[Required task]: Set down exactly, please, each line from the one containing "addPiece('cup_sole', cupSole(), RUBBER);" through the one containing "obj.matrix_world = world", both lines included, and no other line.

Raw records
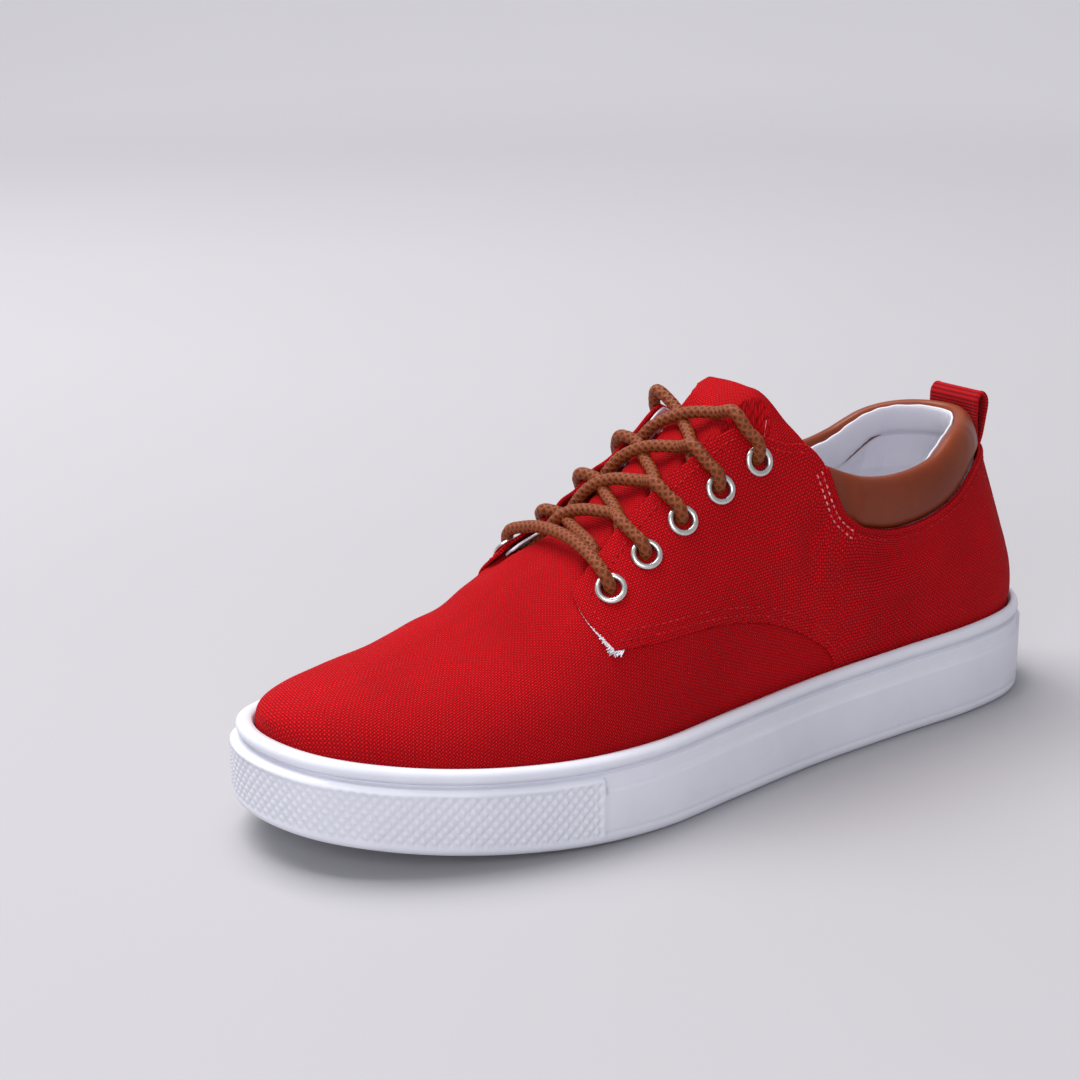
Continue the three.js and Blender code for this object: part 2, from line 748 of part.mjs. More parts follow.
function laceBar() {
  const { t, v } = EYELETS[0];
  const point = (share) => {
    const lift = Math.abs(share) > 0.6 ? LACE_OVER_EYELET : LACE_CLEAR;
    return strandPoint(t, share * (1 - v), lift);
  };
  return cord([1, 0.8, 0.4, 0.1, -0.1, -0.4, -0.8, -1].map(point), 12, LACE_SIDES);
}

// ---------------------------------------------------------------- materials
const RUBBER = { color: 0xe4e4ea, roughness: 0.45, metalness: 0 };
const CANVAS = { color: 0xa4141c, roughness: 0.85, metalness: 0 };
const LEATHER = { color: 0x6a2f1b, roughness: 0.5, metalness: 0 };
const WEBBING = { color: 0x960f18, roughness: 0.8, metalness: 0 };
const STEEL = { color: 0xc9ccd0, roughness: 0.25, metalness: 1 };
const CORD = { color: 0x7a3a20, roughness: 0.6, metalness: 0 };
const LINING = { color: 0xe8e6ee, roughness: 0.8, metalness: 0 };

const group = new THREE.Group();
group.name = 'canvas_sneaker';

function addPiece(name, geometry, finish) {
  const mesh = new THREE.Mesh(facingOut(geometry), new THREE.MeshStandardMaterial(finish));
  mesh.name = name;
  group.add(mesh);
  return mesh;
}

addPiece('cup_sole', cupSole(), RUBBER);
addPiece('upper', upper(), CANVAS);
addPiece('insole', insole(), LINING);
addPiece('tongue', tongue(), CANVAS);
addPiece('collar', collar(), LEATHER);
addPiece('pull_loop', pullLoop(), WEBBING);
for (const { side, row, centre, axis } of eyeletPlaces()) {
  const name = `eyelet_${side > 0 ? 'lateral' : 'medial'}_${row}`;
  const eyelet = addPiece(name, eyeletGeometry(), STEEL);
  eyelet.position.copy(centre);
  eyelet.quaternion.setFromUnitVectors(new THREE.Vector3(0, 1, 0), axis);
}
addPiece('lace_bar', laceBar(), CORD);
for (let row = 1; row < EYELET_COUNT; row += 1) addPiece(`lace_cross_${row}`, laceCross(row), CORD);

export default group;
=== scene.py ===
import math

import bpy
import numpy as np
from mathutils import Matrix, Vector


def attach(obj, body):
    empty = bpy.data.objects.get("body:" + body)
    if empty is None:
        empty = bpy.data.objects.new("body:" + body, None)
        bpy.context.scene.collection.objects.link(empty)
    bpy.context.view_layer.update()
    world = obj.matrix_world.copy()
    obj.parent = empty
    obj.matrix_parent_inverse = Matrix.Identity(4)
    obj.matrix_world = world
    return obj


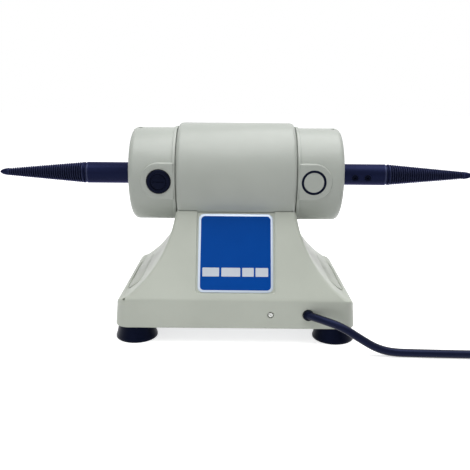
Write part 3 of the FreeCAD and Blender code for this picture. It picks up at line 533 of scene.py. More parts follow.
def end_finish(tree, inputs, height=None, depth=0.1):
    """Close a finish with its shader. Height is a 0 to 1 pattern and depth its size in millimetres."""
    if height is not None:
        bump = add(tree, "ShaderNodeBump", {"Height": height, "Distance": depth * MM, "Strength": 1.0})
        inputs = dict(inputs, Normal=bump.outputs["Normal"])
    shader = add(tree, "ShaderNodeBsdfPrincipled", inputs)
    add(tree, "ShaderNodeOutputMaterial", {"Surface": shader.outputs["BSDF"]})


PAINTED_BLUE_REFLECTION = "#8294e6"      # painted reflection: the reflections of the black parts are tinted bluish, though all round them is white
# painted highlight: the paler colour given to the thread crests and to the ring before the neck
PAINTED_HIGHLIGHT_COLOUR = "#3c4056"


def baked_enamel(name, dark, light, ripple):
    """Baked enamel over a casting or a rolled tube: a pale coat with a soft gloss, faint orange peel and
    slight unevenness of the casting under it."""
    finish, tree, where = start_finish(name)
    drift = grain(tree, where, 38.0, 3.0)
    peel = grain(tree, where, 1.6, 2.0)
    swell = grain(tree, where, 9.0, 2.0)
    height = add(tree, "ShaderNodeMath", {0: peel, 1: swell}, operation="ADD").outputs[0]
    shine = spread(tree, grain(tree, where, 5.0, 3.0), 0.36, 0.46)
    end_finish(tree, {"Base Color": tinted(tree, spread(tree, drift, 0.0, 1.0), dark, light),
                      "Roughness": shine, "Specular IOR Level": 0.5, "Coat Weight": 0.15,
                      "Coat Roughness": 0.25}, height, ripple)
    return finish


def black_oxide_steel(name, dark, light):
    """Turned steel, blackened: a bluish black with a dull sheen and a painted bluish tint in its reflections,
    and a painted highlight, a paler colour, on the thread crests and on a ring before the neck.
    """
    finish, tree, where = start_finish(name)
    cut = grain(tree, stretched(tree, where, (8.0, 1.0, 1.0)), 2.0, 3.0)
    # painted highlight: the attribute marks the thread crests and a ring before the neck, and these are mixed
    # towards a paler colour
    painted_highlight = add(tree, "ShaderNodeAttribute", attribute_name="painted_highlight").outputs["Fac"]
    highlight_share = between(tree, painted_highlight, 0.55, 1.0, 0.0, 0.55)
    end_finish(tree, {"Base Color": mixed(tree, highlight_share, tinted(tree, cut, dark, light), linear(PAINTED_HIGHLIGHT_COLOUR)),
                      "Metallic": 0.6, "Specular IOR Level": 0.3, "Specular Tint": linear(PAINTED_BLUE_REFLECTION),
                      "Roughness": spread(tree, cut, 0.34, 0.48)}, cut, 0.02)
    return finish


def moulded_rubber():
    """Moulded nitrile rubber: near black, with a dull sheen, a painted bluish tint in its reflections and a
    fine moulded grain.
    """
    finish, tree, where = start_finish("moulded_nitrile_rubber")
    fine = grain(tree, where, 0.8, 3.0)
    end_finish(tree, {"Base Color": tinted(tree, grain(tree, where, 12.0), "#020308", "#060914"),
                      "Roughness": spread(tree, fine, 0.28, 0.40), "IOR": 1.52,
                      "Specular IOR Level": 0.16, "Specular Tint": linear(PAINTED_BLUE_REFLECTION)}, fine, 0.03)
    return finish


def cord_jacket():
    """Extruded PVC jacket of a mains lead: bluish black, smooth, with a long soft highlight and a painted
    bluish tint in its reflections.
    """
    finish, tree, where = start_finish("extruded_pvc_jacket")
    fine = grain(tree, where, 1.2, 2.0)
    end_finish(tree, {"Base Color": tinted(tree, grain(tree, where, 20.0), "#06070f", "#0c0e1c"),
                      "Roughness": spread(tree, fine, 0.32, 0.42), "IOR": 1.53,
                      "Specular IOR Level": 0.30, "Specular Tint": linear(PAINTED_BLUE_REFLECTION)}, fine, 0.02)
    return finish


def moulded_phenolic():
    """Black phenolic moulding: hard, glossy and faintly mottled, with a painted bluish tint in its
    reflections.
    """
    finish, tree, where = start_finish("moulded_black_phenolic")
    mottle = grain(tree, where, 2.5, 3.0)
    end_finish(tree, {"Base Color": tinted(tree, mottle, "#040507", "#0b0c11"),
                      "Roughness": spread(tree, mottle, 0.24, 0.34), "IOR": 1.6,
                      "Specular IOR Level": 0.13, "Specular Tint": linear(PAINTED_BLUE_REFLECTION)}, mottle, 0.015)
    return finish


def printed_enamel(name, dark, light, roughness):
    """Screen-printed enamel on sheet aluminium: flat even colour with a low satin gloss."""
    finish, tree, where = start_finish(name)
    fine = grain(tree, where, 0.7, 2.0)
    end_finish(tree, {"Base Color": tinted(tree, grain(tree, where, 14.0), dark, light),
                      "Specular IOR Level": 0.06,
                      "Roughness": spread(tree, fine, roughness - 0.04, roughness + 0.04)}, fine, 0.008)
    return finish


def bright_metal(name, dark, light, roughness, grit, stretch=(1.0, 1.0, 1.0)):
    """A worked metal. The pattern is its grit or its tool marks, stretched along the direction of working."""
    finish, tree, where = start_finish(name)
    cut = grain(tree, stretched(tree, where, stretch), grit, 3.0)
    end_finish(tree, {"Base Color": tinted(tree, cut, dark, light), "Metallic": 1.0,
                      "Roughness": spread(tree, cut, roughness - 0.05, roughness + 0.07)}, cut, 0.01)
    return finish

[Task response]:
addPiece('cup_sole', cupSole(), RUBBER);
addPiece('upper', upper(), CANVAS);
addPiece('insole', insole(), LINING);
addPiece('tongue', tongue(), CANVAS);
addPiece('collar', collar(), LEATHER);
addPiece('pull_loop', pullLoop(), WEBBING);
for (const { side, row, centre, axis } of eyeletPlaces()) {
  const name = `eyelet_${side > 0 ? 'lateral' : 'medial'}_${row}`;
  const eyelet = addPiece(name, eyeletGeometry(), STEEL);
  eyelet.position.copy(centre);
  eyelet.quaternion.setFromUnitVectors(new THREE.Vector3(0, 1, 0), axis);
}
addPiece('lace_bar', laceBar(), CORD);
for (let row = 1; row < EYELET_COUNT; row += 1) addPiece(`lace_cross_${row}`, laceCross(row), CORD);

export default group;
=== scene.py ===
import math

import bpy
import numpy as np
from mathutils import Matrix, Vector


def attach(obj, body):
    empty = bpy.data.objects.get("body:" + body)
    if empty is None:
        empty = bpy.data.objects.new("body:" + body, None)
        bpy.context.scene.collection.objects.link(empty)
    bpy.context.view_layer.update()
    world = obj.matrix_world.copy()
    obj.parent = empty
    obj.matrix_parent_inverse = Matrix.Identity(4)
    obj.matrix_world = world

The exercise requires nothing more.